### PROVIDED MATERIAL
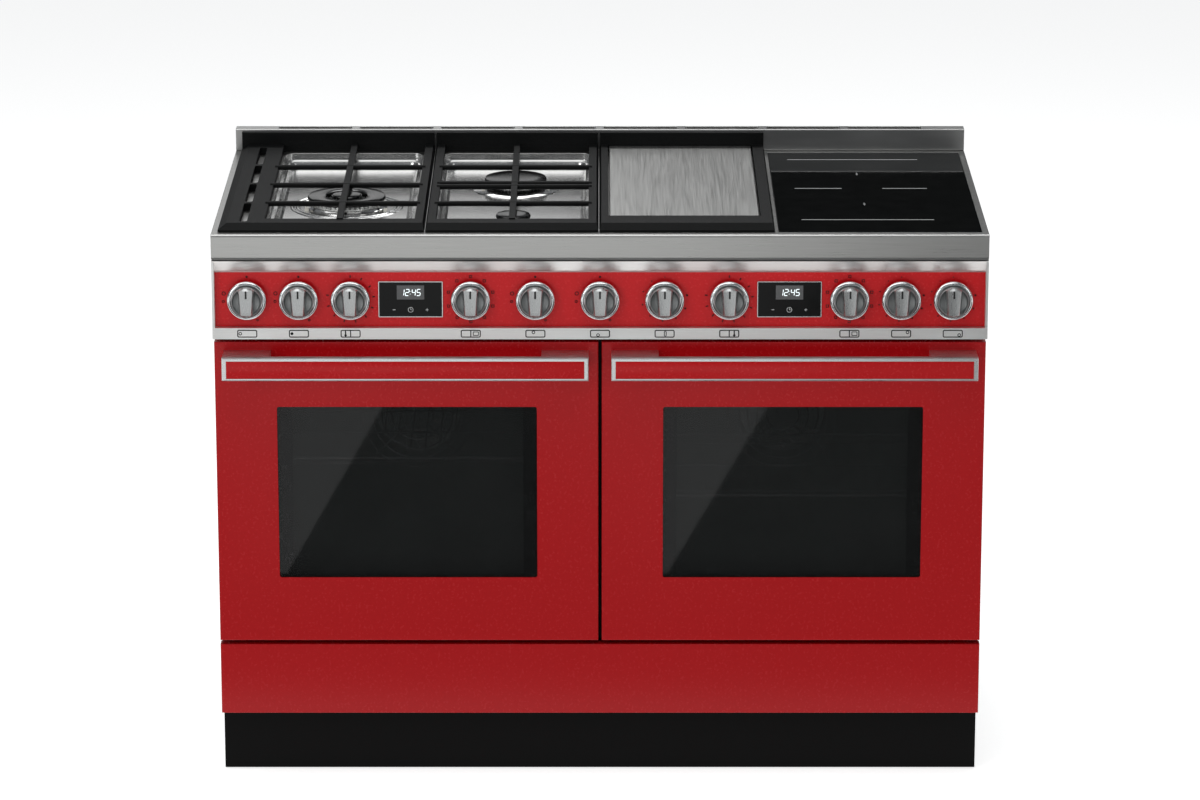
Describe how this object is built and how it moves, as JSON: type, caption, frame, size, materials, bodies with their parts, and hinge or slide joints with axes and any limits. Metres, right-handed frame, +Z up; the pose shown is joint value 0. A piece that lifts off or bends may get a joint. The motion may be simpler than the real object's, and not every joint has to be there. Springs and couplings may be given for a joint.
{
  "type": "freestanding gas range",
  "caption": "Wide dual-fuel range: gas burners, griddle and induction zone over two electric ovens with drop-down doors and a storage drawer.",
  "frame": {"origin": "on the floor, centred in width, midway between the handle fronts and the back", "axes": "+X to the right seen from the front, the doors face -Y, +Z up"},
  "size_m": [1.2, 0.65, 0.926],
  "materials": {
    "stainless_steel": "brushed along its length",
    "red_enamel": "glossy baked enamel",
    "black_enamel": "satin baked enamel",
    "black_plastic": "moulded, matt",
    "cast_iron": "matt black enamelled casting",
    "hob_glass": "polished black ceramic glass with pale printed lines",
    "door_glass": "polished dark tinted glass",
    "display_glass": "polished black glass",
    "handle_metal": "satin, fine brushed",
    "satin_chrome": "satin plated",
    "grey_enamel": "speckled vitreous enamel",
    "galvanised_steel": "plain galvanised sheet",
    "brass": "turned"
  },
  "bodies": {
    "range_body": {"hob_top": "stainless_steel", "rear_upstand": "stainless_steel", "control_fascia": "stainless_steel", "front_frame": "stainless_steel", "griddle_plate": "stainless_steel", "wok_burner_base": "stainless_steel", "rear_burner_base": "stainless_steel", "front_burner_base": "stainless_steel", "fascia_insert": "red_enamel", "plinth": "black_enamel", "foot_front_left": "black_plastic", "foot_front_right": "black_plastic", "foot_rear_left": "black_plastic", "foot_rear_right": "black_plastic", "induction_glass": "hob_glass", "display_left": "display_glass", "display_right": "display_glass", "oven_liner_left": "grey_enamel", "oven_liner_right": "grey_enamel", "side_panel_left": "galvanised_steel", "side_panel_right": "galvanised_steel", "back_panel": "galvanised_steel", "base_pan": "galvanised_steel", "gas_manifold": "brass"},
    "door_left": {"door_panel_left": "red_enamel", "door_glass_left": "door_glass", "inner_door_left": "grey_enamel", "handle_left": "handle_metal"},
    "oven_rack_left": {"oven_rack_left": "satin_chrome"},
    "oven_fan_left": {"oven_fan_left": "galvanised_steel"},
    "door_right": {"door_panel_right": "red_enamel", "door_glass_right": "door_glass", "inner_door_right": "grey_enamel", "handle_right": "handle_metal"},
    "oven_rack_right": {"oven_rack_right": "satin_chrome"},
    "oven_fan_right": {"oven_fan_right": "galvanised_steel"},
    "drawer": {"drawer_front": "red_enamel", "drawer_box": "galvanised_steel"},
    "pan_support_left": {"pan_support_left": "cast_iron"},
    "pan_support_middle": {"pan_support_middle": "cast_iron"},
    "griddle_frame": {"griddle_frame": "cast_iron"},
    "wok_outer_cap": {"wok_outer_cap": "cast_iron"},
    "wok_inner_cap": {"wok_inner_cap": "cast_iron"},
    "rear_burner_cap": {"rear_burner_cap": "cast_iron"},
    "front_burner_cap": {"front_burner_cap": "cast_iron"},
    "knob_01": {"knob_01_wok_outer": "satin_chrome"},
    "spindle_01": {"spindle_01_wok_outer": "brass"},
    "knob_02": {"knob_02_wok_inner": "satin_chrome"},
    "spindle_02": {"spindle_02_wok_inner": "brass"},
    "knob_03": {"knob_03_left_oven_heat": "satin_chrome"},
    "knob_04": {"knob_04_left_oven_mode": "satin_chrome"},
    "knob_05": {"knob_05_rear_burner": "satin_chrome"},
    "spindle_05": {"spindle_05_rear_burner": "brass"},
    "knob_06": {"knob_06_front_burner": "satin_chrome"},
    "spindle_06": {"spindle_06_front_burner": "brass"},
    "knob_07": {"knob_07_griddle": "satin_chrome"},
    "knob_08": {"knob_08_right_oven_heat": "satin_chrome"},
    "knob_09": {"knob_09_right_oven_mode": "satin_chrome"},
    "knob_10": {"knob_10_zone_front": "satin_chrome"},
    "knob_11": {"knob_11_zone_rear": "satin_chrome"}
  },
  "joints": [
    {"name": "door_left_hinge", "type": "hinge", "parent": "range_body", "child": "door_left", "pos_m": [-0.30025, -0.263, 0.245], "axis": [1, 0, 0], "range_deg": [0, 90]},
    {"name": "oven_rack_left_slide", "type": "slide", "parent": "range_body", "child": "oven_rack_left", "axis": [0, -1, 0], "range_m": [0, 0.33]},
    {"name": "oven_fan_left_spin", "type": "hinge", "parent": "range_body", "child": "oven_fan_left", "pos_m": [-0.30025, 0.1903, 0.478], "axis": [0, 1, 0], "continuous": true},
    {"name": "door_right_hinge", "type": "hinge", "parent": "range_body", "child": "door_right", "pos_m": [0.30025, -0.263, 0.245], "axis": [1, 0, 0], "range_deg": [0, 90]},
    {"name": "oven_rack_right_slide", "type": "slide", "parent": "range_body", "child": "oven_rack_right", "axis": [0, -1, 0], "range_m": [0, 0.33]},
    {"name": "oven_fan_right_spin", "type": "hinge", "parent": "range_body", "child": "oven_fan_right", "pos_m": [0.30025, 0.1903, 0.478], "axis": [0, 1, 0], "continuous": true},
    {"name": "drawer_slide", "type": "slide", "parent": "range_body", "child": "drawer", "axis": [0, -1, 0], "range_m": [0, 0.38]},
    {"name": "pan_support_left_lift", "type": "slide", "parent": "range_body", "child": "pan_support_left", "axis": [0, 0, 1], "range_m": [0, 0.12]},
    {"name": "pan_support_middle_lift", "type": "slide", "parent": "range_body", "child": "pan_support_middle", "axis": [0, 0, 1], "range_m": [0, 0.12]},
    {"name": "griddle_frame_lift", "type": "slide", "parent": "range_body", "child": "griddle_frame", "axis": [0, 0, 1], "range_m": [0, 0.12]},
    {"name": "wok_outer_cap_lift", "type": "slide", "parent": "range_body", "child": "wok_outer_cap", "axis": [0, 0, 1], "range_m": [0, 0.005]},
    {"name": "wok_inner_cap_lift", "type": "slide", "parent": "range_body", "child": "wok_inner_cap", "axis": [0, 0, 1], "range_m": [0, 0.005]},
    {"name": "rear_burner_cap_lift", "type": "slide", "parent": "range_body", "child": "rear_burner_cap", "axis": [0, 0, 1], "range_m": [0, 0.005]},
    {"name": "front_burner_cap_lift", "type": "slide", "parent": "range_body", "child": "front_burner_cap", "axis": [0, 0, 1], "range_m": [0, 0.005]},
    {"name": "spindle_01_push", "type": "slide", "parent": "range_body", "child": "spindle_01", "axis": [0, 1, 0], "range_m": [0, 0.004], "stiffness_N_per_m": 300},
    {"name": "knob_01_turn", "type": "hinge", "parent": "spindle_01", "child": "knob_01", "pos_m": [-0.546, -0.27, 0.78525], "axis": [0, -1, 0], "range_deg": [0, 210]},
    {"name": "spindle_02_push", "type": "slide", "parent": "range_body", "child": "spindle_02", "axis": [0, 1, 0], "range_m": [0, 0.004], "stiffness_N_per_m": 300},
    {"name": "knob_02_turn", "type": "hinge", "parent": "spindle_02", "child": "knob_02", "pos_m": [-0.466, -0.27, 0.78525], "axis": [0, -1, 0], "range_deg": [0, 210]},
    {"name": "knob_03_turn", "type": "hinge", "parent": "range_body", "child": "knob_03", "pos_m": [-0.386, -0.27, 0.78525], "axis": [0, -1, 0], "range_deg": [-280, 0]},
    {"name": "knob_04_turn", "type": "hinge", "parent": "range_body", "child": "knob_04", "pos_m": [-0.2, -0.27, 0.78525], "axis": [0, -1, 0], "continuous": true},
    {"name": "spindle_05_push", "type": "slide", "parent": "range_body", "child": "spindle_05", "axis": [0, 1, 0], "range_m": [0, 0.004], "stiffness_N_per_m": 300},
    {"name": "knob_05_turn", "type": "hinge", "parent": "spindle_05", "child": "knob_05", "pos_m": [-0.1, -0.27, 0.78525], "axis": [0, -1, 0], "range_deg": [0, 210]},
    {"name": "spindle_06_push", "type": "slide", "parent": "range_body", "child": "spindle_06", "axis": [0, 1, 0], "range_m": [0, 0.004], "stiffness_N_per_m": 300},
    {"name": "knob_06_turn", "type": "hinge", "parent": "spindle_06", "child": "knob_06", "pos_m": [0, -0.27, 0.78525], "axis": [0, -1, 0], "range_deg": [0, 210]},
    {"name": "knob_07_turn", "type": "hinge", "parent": "range_body", "child": "knob_07", "pos_m": [0.1, -0.27, 0.78525], "axis": [0, -1, 0], "range_deg": [-280, 0]},
    {"name": "knob_08_turn", "type": "hinge", "parent": "range_body", "child": "knob_08", "pos_m": [0.2, -0.27, 0.78525], "axis": [0, -1, 0], "range_deg": [-280, 0]},
    {"name": "knob_09_turn", "type": "hinge", "parent": "range_body", "child": "knob_09", "pos_m": [0.386, -0.27, 0.78525], "axis": [0, -1, 0], "continuous": true},
    {"name": "knob_10_turn", "type": "hinge", "parent": "range_body", "child": "knob_10", "pos_m": [0.466, -0.27, 0.78525], "axis": [0, -1, 0], "range_deg": [-290, 0]},
    {"name": "knob_11_turn", "type": "hinge", "parent": "range_body", "child": "knob_11", "pos_m": [0.546, -0.27, 0.78525], "axis": [0, -1, 0], "range_deg": [-290, 0]}
  ],
  "couplings": [
    {"joint": "oven_rack_left_slide", "follows": "door_left_hinge", "m_per_rad": 0.21},
    {"joint": "oven_rack_right_slide", "follows": "door_right_hinge", "m_per_rad": 0.21}
  ]
}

### OBJECTIVE
From the listing above, pick out every line containing "bodies".

### THE RESULT
Describe how this object is built and how it moves, as JSON: type, caption, frame, size, materials, bodies with their parts, and hinge or slide joints with axes and any limits. Metres, right-handed frame, +Z up; the pose shown is joint value 0. A piece that lifts off or bends may get a joint. The motion may be simpler than the real object's, and not every joint has to be there. Springs and couplings may be given for a joint.
  "bodies": {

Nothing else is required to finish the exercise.